La démonstration de l’institutionnalisation de la Cimic dans le temps suscite néanmoins quelques interrogations générales. On perd souvent le fil de l’argument principal en raison des choix dans le style de la présentation. Tout d’abord, l’auteur multiplie les citations, souvent très longues ou perdues dans le texte. Celles-ci ne sont pas assez encadrées par l’auteur. La surutilisation des sigles est un autre problème, bien qu’il ne soit pas simple de restituer l’esprit militaire sans employer toutes ces abréviations, qui sont une spécificité incontournable de ce sujet d’étude. Par ailleurs, Daho a pris soin de diviser l’institutionnalisation de la Cimic en trois grandes périodes pour exposer ses différentes itérations. Cette division chronologique est justifiée et sert bien le propos de l’auteur. Cependant, cette trame narrative n’est pas toujours respectée tout au long de l’ouvrage, ce qui peut créer à l’occasion de la confusion chez le lecteur. Enfin, Daho fait référence à un large spectre de sources scientifiques appartenant à différents courants théoriques en Relations internationales, en politique publique et en sociologie. Il n’est pas toujours évident, même pour un lecteur averti, de comprendre à quel courant théorique l’auteur souhaite répondre.

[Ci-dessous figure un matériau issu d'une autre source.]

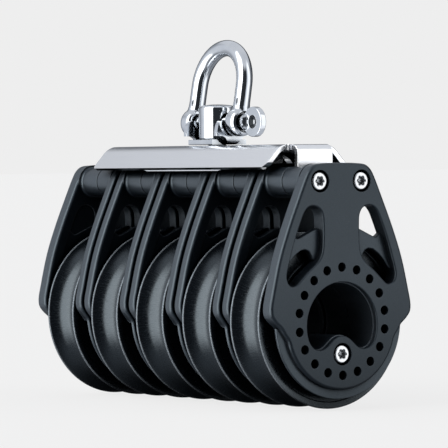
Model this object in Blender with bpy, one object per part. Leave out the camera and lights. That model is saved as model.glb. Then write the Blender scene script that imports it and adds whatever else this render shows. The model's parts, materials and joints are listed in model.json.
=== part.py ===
"""Five-sheave side-by-side rigging block: five shaftless ball-bearing sheaves in
moulded side plates, held by three through bolts, hung from a folded stainless
saddle with a screw-pin D shackle.

Built in metres, +Z up; the sizes below are millimetres. The sheave axis runs along
Y, X is across the block. The origin is the bottom centre of the row; every piece is
parented to a datum empty on the sheave axis, and heights are measured from there.
"""

import math

import bmesh
import bpy
from mathutils import Matrix, Vector

MM = 0.001

# ---- dimensions shared by several pieces -----------------------------------
SHEAVE_R = 28.5
BLOCK_PITCH = 27.0       # centre to centre of neighbouring sheaves
BLOCKS = 5
PAD_OUT = 14.7           # outer face of the two end plates, from their block's mid-plane
HEAD_X, HEAD_Z = 8.35, 45.1     # the two head bolts
HUB_BOLT_Z = -10.6       # the bolt under the centre opening
HEAD_BOLTS = {"head_right": (HEAD_X, HEAD_Z), "head_left": (-HEAD_X, HEAD_Z)}
BOLTS = {**HEAD_BOLTS, "hub": (0, HUB_BOLT_Z)}
BOLT_HOLE_R = 2.35
COUNTERBORE_DEEP = 3.1
HUB_R = 15.3             # inner ball race, on the plates
BALL_RING_R = 17.4       # pitch radius of the balls and of the rinse holes
PIN_Z = 64.8             # shackle pin axis
PIN_HOLE_R = 2.78
STUD_R = 3.0             # threaded lower end of the shackle post
CLEAR = 0.3              # gap left between fitted pieces
SKIN = 0.02              # keeps the skins of two merged bodies from coinciding
CUT_REACH = 20           # takes a cutter well past the piece it cuts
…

Finalement, la lecture de La transformation des armées est susceptible de plaire aux différents chercheurs universitaires en science politique, en sociologie ainsi qu’en administration publique qui étudient les enjeux touchant aux relations civiles- militaires ou les questions de stratégie militaire, même au-delà du cas français. Il en va de même des officiers militaires. En effet, plusieurs situations dégagées du cas français par Daho peuvent être mises en parallèle avec celles vécues par d’autres organisations militaires, comme les circonstances de différents théâtres d’opérations communs à plusieurs pays (l’ex-Yougoslavie et l’Afghanistan) ou les contextes administratifs de restrictions budgétaires et de réformes institutionnelles.